For purposes of this Award Agreement, “Confidential Information” shall mean any non-public information (whether oral, written or electronically stored) relating to the business or the affairs of the Company and its Affiliates or of any client of the Company or of any of its Affiliates, whether obtained from the Company or any of its Affiliates, any client of the Company or any of its Affiliates or known by the Grantee as a consequence of or through the Grantee’s relationship with the Company or any of its Affiliates, whether obtained before or after the Grantee executes this Award Agreement and whether obtained from an entity which was not a Company Affiliate at the time such information became available but which is now or later becomes an Affiliate of the Company. Such information includes but is not limited to non-public information concerning the financial data, strategic or financial plans, models, business plans, proprietary project information, marketing plans, future transactions (regardless of whether or not such transactions are executed), customer lists, employee lists, employees’ salary and other compensation, partners’ compensation, and other proprietary and confidential information of the Company, the Company’s Affiliates or any of their clients, that, in any case, is not otherwise available to the public. Confidential Information includes information encompassed in drawings, designs, plans, proposals, reports, research, marketing and sales plans, financial information, costs, quotations, specification sheets and recording media.
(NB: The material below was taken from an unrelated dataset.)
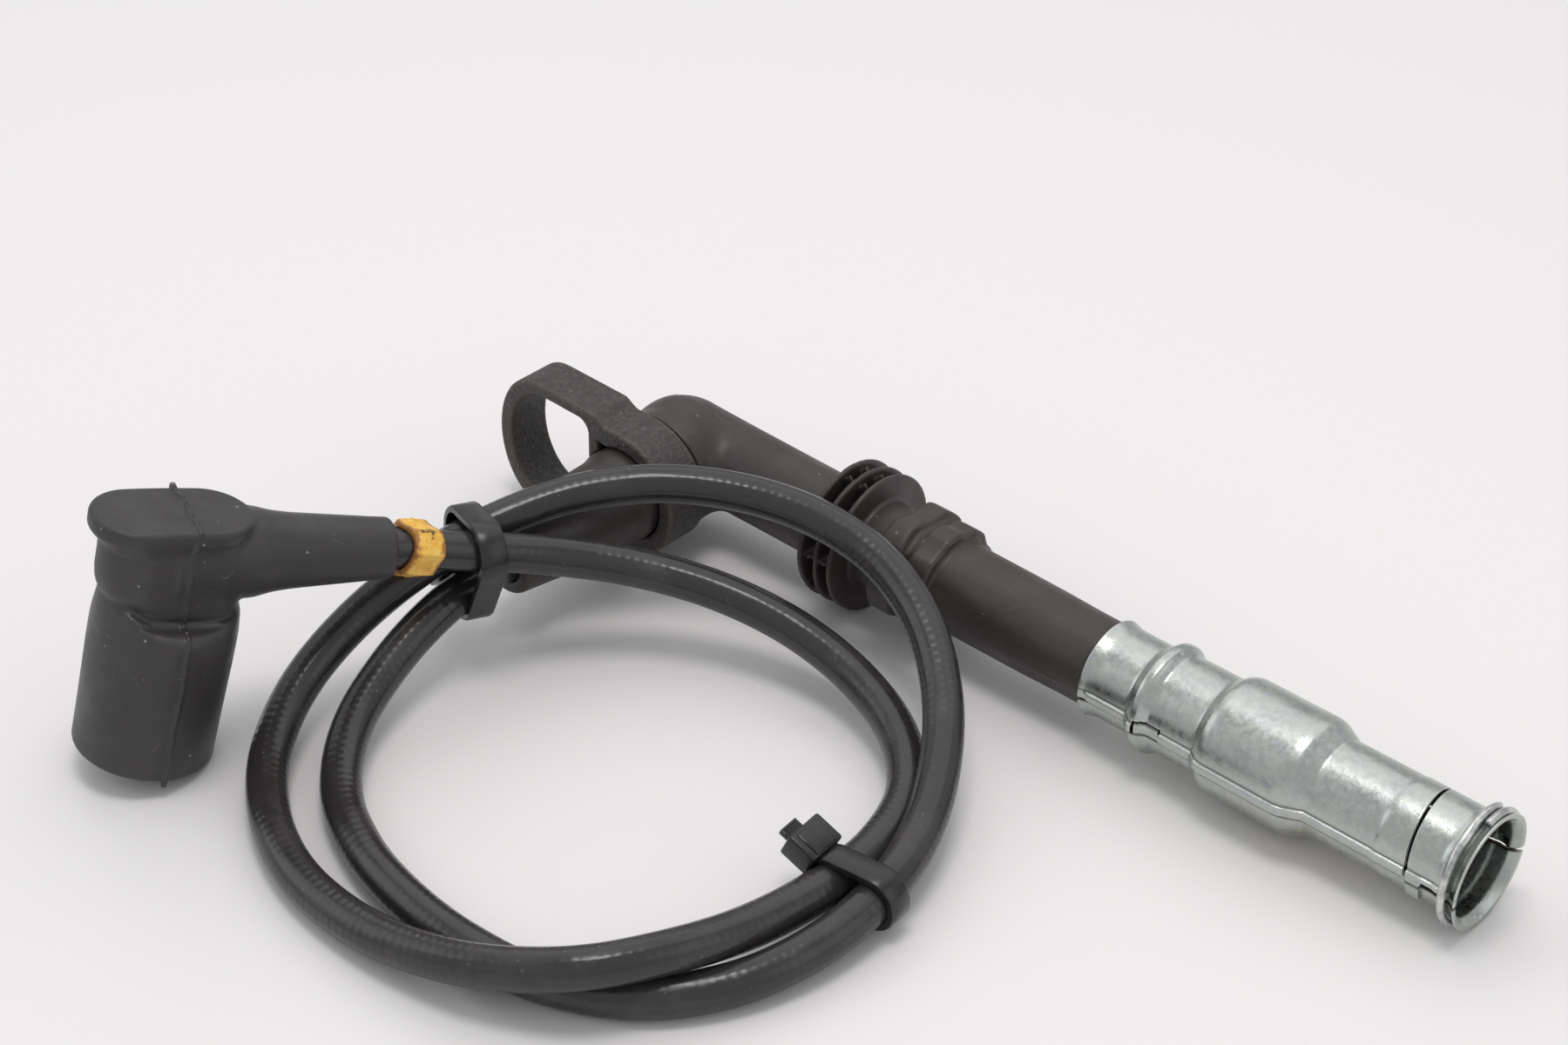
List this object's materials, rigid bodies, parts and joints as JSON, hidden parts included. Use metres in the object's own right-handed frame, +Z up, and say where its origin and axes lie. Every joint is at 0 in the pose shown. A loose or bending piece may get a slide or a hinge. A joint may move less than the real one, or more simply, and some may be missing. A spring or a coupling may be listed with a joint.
{
  "type": "spark plug wire",
  "caption": "High-voltage ignition lead: moulded coil boot, looped cable held by ties, and a long plug connector with a pressed steel shield and pull ring.",
  "frame": {"origin": "on the resting surface, under the middle of the box round the two connectors and their pull ring", "axes": "+X along the plug connector toward its open end, +Z up from the surface the lead lies on, +Y toward the plug connector's side"},
  "size_m": [0.2018, 0.1406, 0.0506],
  "materials": {
    "boot_rubber": "semi-matt moulded charcoal rubber",
    "cable_jacket": "black satin cable jacket",
    "ring_plastic": "dark grey-brown matt moulding with fine grain",
    "zinc_steel": "pressed sheet steel with a satin zinc finish and faint yellow-blue tints",
    "spring_steel": "drawn spring wire",
    "contact_brass": "turned and pressed brass",
    "resistor_body": "fired ceramic rod with end caps",
    "insulator_plastic": "dark heat-resistant plastic",
    "tie_nylon": "black nylon",
    "marker_plastic": "yellow plastic strip"
  },
  "bodies": {
    "root": {"plug_boot": "boot_rubber", "pull_ring": "ring_plastic", "shield_upper": "zinc_steel", "shield_lower": "zinc_steel", "shield_snap_ring": "spring_steel", "insulator_body": "insulator_plastic", "plug_seal": "boot_rubber", "plug_contact": "contact_brass", "plug_contact_clip": "spring_steel", "contact_spring": "spring_steel", "suppression_resistor": "resistor_body", "elbow_contact": "contact_brass", "plug_cable_ferrule": "contact_brass", "coil_boot": "boot_rubber", "coil_terminal": "contact_brass", "coil_contact_clip": "spring_steel", "cable": "cable_jacket", "marker_band": "marker_plastic", "cable_tie_rear": "tie_nylon", "cable_tie_front": "tie_nylon"}
  },
  "joints": []
}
Confidential Information also includes information which relates directly or indirectly to the computer systems and computer technology of the Company and its Affiliates, including but not limited to source codes, object codes, reports, flow charts, screens, algorithms, use manuals, installation and/or operation manuals, computer software, spreadsheets, data computations, formulas, techniques, databases, and any other form or compilation of computer-related information.
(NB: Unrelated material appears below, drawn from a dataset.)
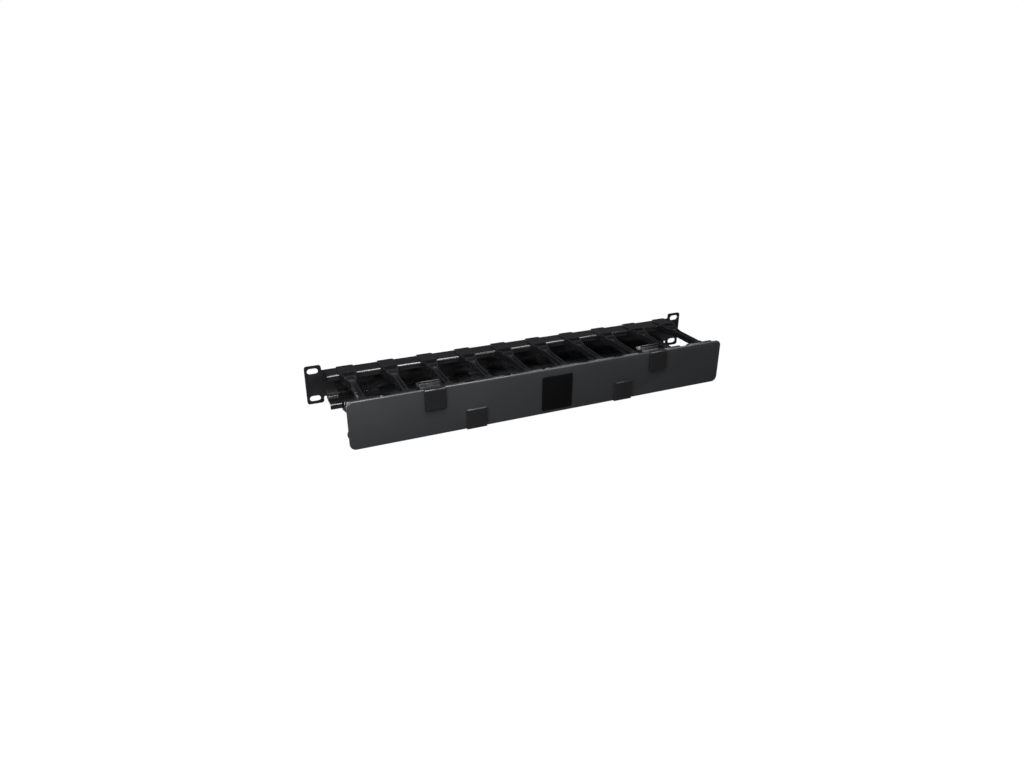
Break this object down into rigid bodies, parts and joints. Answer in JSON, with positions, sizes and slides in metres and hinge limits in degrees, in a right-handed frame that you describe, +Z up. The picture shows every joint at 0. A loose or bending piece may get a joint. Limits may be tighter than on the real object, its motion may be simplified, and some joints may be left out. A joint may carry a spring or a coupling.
{
  "type": "horizontal cable manager",
  "caption": "One-unit horizontal rack cable manager: folded steel panel, two rows of plastic fingers with cross bars and a hinged flat front cover on snap clips.",
  "frame": {"origin": "centre of the four rack slots on the rear face of the ears", "axes": "+X to the right seen from the front, +Y to the rear into the rack, +Z up; the front looks along -Y"},
  "size_m": [0.4826, 0.1159, 0.0529],
  "materials": {
    "panel_steel": "black powder coat, satin",
    "finger_plastic": "black moulded plastic",
    "cover_plastic": "black satin plastic with a fine grain",
    "clip_plastic": "black smooth plastic",
    "badge_plastic": "black satin plastic, bare"
  },
  "bodies": {
    "frame": {"rear_panel": "panel_steel", "upper_finger_01": "finger_plastic", "upper_finger_02": "finger_plastic", "upper_finger_03": "finger_plastic", "upper_finger_04": "finger_plastic", "upper_finger_05": "finger_plastic", "upper_finger_06": "finger_plastic", "upper_finger_07": "finger_plastic", "upper_finger_08": "finger_plastic", "upper_finger_09": "finger_plastic", "upper_finger_10": "finger_plastic", "lower_finger_01": "finger_plastic", "lower_finger_02": "finger_plastic", "lower_finger_03": "finger_plastic", "lower_finger_04": "finger_plastic", "lower_finger_05": "finger_plastic", "lower_finger_06": "finger_plastic", "lower_finger_07": "finger_plastic", "lower_finger_08": "finger_plastic", "lower_finger_09": "finger_plastic", "lower_finger_10": "finger_plastic"},
    "cover": {"cover": "cover_plastic", "top_clip_left": "clip_plastic", "top_clip_right": "clip_plastic", "bottom_clip_left": "clip_plastic", "bottom_clip_right": "clip_plastic", "badge_plate": "badge_plastic"}
  },
  "joints": [
    {"name": "cover_hinge", "type": "hinge", "parent": "frame", "child": "cover", "pos_m": [0, -0.0915, 0.0125], "axis": [-1, 0, 0], "range_deg": [0, 110]}
  ]
}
Notwithstanding anything herein to the contrary, nothing in this Award Agreement shall prohibit or restrict the Grantee from responding to any inquiry from, providing testimony before, or making reports of possible violations of federal law or regulation to, any governmental agency or entity, any other self-regulatory organization, or any other federal or state regulatory authority, specifically including, without limitation, the Securities and Exchange Commission and the Financial Industry Regulatory Authority (FINRA) or otherwise limit the Grantee’s rights under the BlackRock Global Policy for Reporting Illegal or Unethical Conduct.
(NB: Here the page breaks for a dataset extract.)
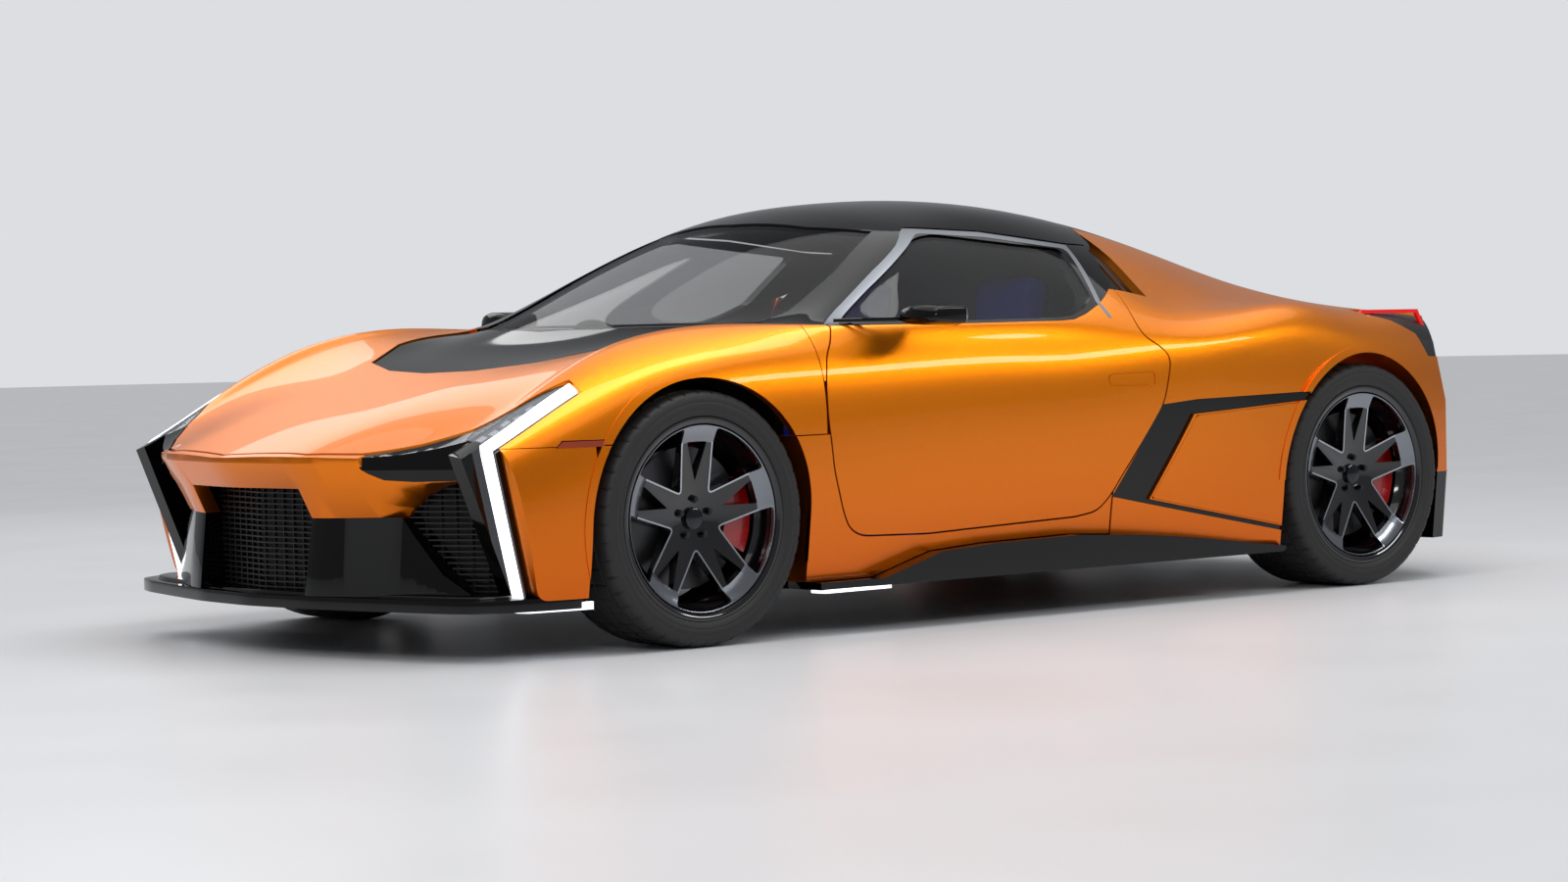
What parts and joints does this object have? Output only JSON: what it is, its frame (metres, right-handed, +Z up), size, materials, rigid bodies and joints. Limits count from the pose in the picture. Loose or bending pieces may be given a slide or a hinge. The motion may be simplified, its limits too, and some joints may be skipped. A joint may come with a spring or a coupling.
{
  "type": "supercar",
  "caption": "Low wedge-shaped two-seat electric supercar with opening doors, front lid and rear hatch, steered front wheels and spinning disc-braked wheels.",
  "frame": {"origin": "on the floor under the middle of the car's length and width", "axes": "+X forwards, +Y to the car's left, +Z up"},
  "size_m": [4.38, 2.124, 1.226],
  "materials": {
    "orange_paint": "candy metallic orange under clear coat",
    "gloss_black": "piano black gloss",
    "matt_black": "moulded matt black",
    "carbon_black": "satin composite",
    "satin_grey": "satin anodised",
    "tinted_glass": "dark tinted",
    "white_light": "lit white diffuser",
    "red_light": "red lamp line",
    "blue_upholstery": "blue suede-like cloth",
    "cast_housing": "cast and coated",
    "red_caliper": "gloss red",
    "brake_iron": "turned",
    "black_alloy": "gloss black with machined edges",
    "tyre_rubber": "moulded rubber"
  },
  "bodies": {
    "chassis": {"floor_tub": "carbon_black", "front_structure": "carbon_black", "nose_panel": "orange_paint", "splitter": "gloss_black", "grilles": "matt_black", "light_bars": "white_light", "lamp_housings": "gloss_black", "front_corners": "orange_paint", "scuttle_corners": "orange_paint", "cowl_panel": "gloss_black", "windscreen": "tinted_glass", "roof": "gloss_black", "rear_body": "orange_paint", "intake_blades": "gloss_black", "intake_panels": "orange_paint", "side_sills": "orange_paint", "side_skirts": "gloss_black", "tail_fascia": "matt_black", "tail_lamps": "red_light", "diffuser": "gloss_black", "seats": "blue_upholstery", "dashboard": "matt_black", "steering_wheel": "matt_black", "battery_pack": "cast_housing", "drive_unit": "cast_housing", "suspension_arms": "cast_housing", "rear_uprights": "cast_housing", "rear_calipers": "red_caliper"},
    "front_lid": {"front_lid": "orange_paint"},
    "rear_hatch": {"rear_hatch": "gloss_black"},
    "door_left": {"door_left": "orange_paint", "window_frame_left": "satin_grey", "door_glass_left": "tinted_glass", "mirror_left": "gloss_black"},
    "knuckle_left": {"knuckle_left": "cast_housing", "caliper_left": "red_caliper"},
    "wheel_front_left": {"front_disc_left": "brake_iron", "front_rim_left": "black_alloy", "front_tyre_left": "tyre_rubber"},
    "wheel_rear_left": {"rear_disc_left": "brake_iron", "rear_rim_left": "black_alloy", "rear_tyre_left": "tyre_rubber"},
    "door_right": {"door_right": "orange_paint", "window_frame_right": "satin_grey", "door_glass_right": "tinted_glass", "mirror_right": "gloss_black"},
    "knuckle_right": {"knuckle_right": "cast_housing", "caliper_right": "red_caliper"},
    "wheel_front_right": {"front_disc_right": "brake_iron", "front_rim_right": "black_alloy", "front_tyre_right": "tyre_rubber"},
    "wheel_rear_right": {"rear_disc_right": "brake_iron", "rear_rim_right": "black_alloy", "rear_tyre_right": "tyre_rubber"}
  },
  "joints": [
    {"name": "door_left_hinge", "type": "hinge", "parent": "chassis", "child": "door_left", "pos_m": [0.816, 0.926, 0.6], "axis": [0, 0, -1], "range_deg": [0, 62]},
    {"name": "door_right_hinge", "type": "hinge", "parent": "chassis", "child": "door_right", "pos_m": [0.816, -0.926, 0.6], "axis": [0, 0, 1], "range_deg": [0, 62]},
    {"name": "front_lid_hinge", "type": "hinge", "parent": "chassis", "child": "front_lid", "pos_m": [2.162, 0, 0.543], "axis": [0, 1, 0], "range_deg": [0, 55]},
    {"name": "rear_hatch_hinge", "type": "hinge", "parent": "chassis", "child": "rear_hatch", "pos_m": [-0.628, 0, 1.174], "axis": [0, 1, 0], "range_deg": [0, 50]},
    {"name": "steer_left", "type": "hinge", "parent": "chassis", "child": "knuckle_left", "pos_m": [1.245, 0.7655, 0.3445], "axis": [0, 0, 1], "range_deg": [-28, 28]},
    {"name": "steer_right", "type": "hinge", "parent": "chassis", "child": "knuckle_right", "pos_m": [1.245, -0.7655, 0.3445], "axis": [0, 0, 1], "range_deg": [-28, 28]},
    {"name": "spin_front_left", "type": "hinge", "parent": "knuckle_left", "child": "wheel_front_left", "pos_m": [1.245, 0.79, 0.3445], "axis": [0, 1, 0], "continuous": true},
    {"name": "spin_rear_left", "type": "hinge", "parent": "chassis", "child": "wheel_rear_left", "pos_m": [-1.405, 0.77, 0.3445], "axis": [0, 1, 0], "continuous": true},
    {"name": "spin_front_right", "type": "hinge", "parent": "knuckle_right", "child": "wheel_front_right", "pos_m": [1.245, -0.79, 0.3445], "axis": [0, 1, 0], "continuous": true},
    {"name": "spin_rear_right", "type": "hinge", "parent": "chassis", "child": "wheel_rear_right", "pos_m": [-1.405, -0.77, 0.3445], "axis": [0, 1, 0], "continuous": true}
  ],
  "couplings": [
    {"joint": "steer_right", "follows": "steer_left", "ratio": 1}
  ]
}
It is the policy of the Company and its Affiliates not to use or accept any confidential or proprietary information of third parties, including former employers of the Grantee. The Grantee shall not disclose such confidential or proprietary information of third parties to the Company or any of its Affiliates, their employees, agents, or independent contractors, or to any other third party, and shall not use such confidential or proprietary Information of third parties while employed by the Company or any of its Affiliates, unless the Grantee has obtained and presented to the Company the appropriate authorizations for such use or disclosure from such third parties and has also obtained the Company’s approval of such use or disclosure.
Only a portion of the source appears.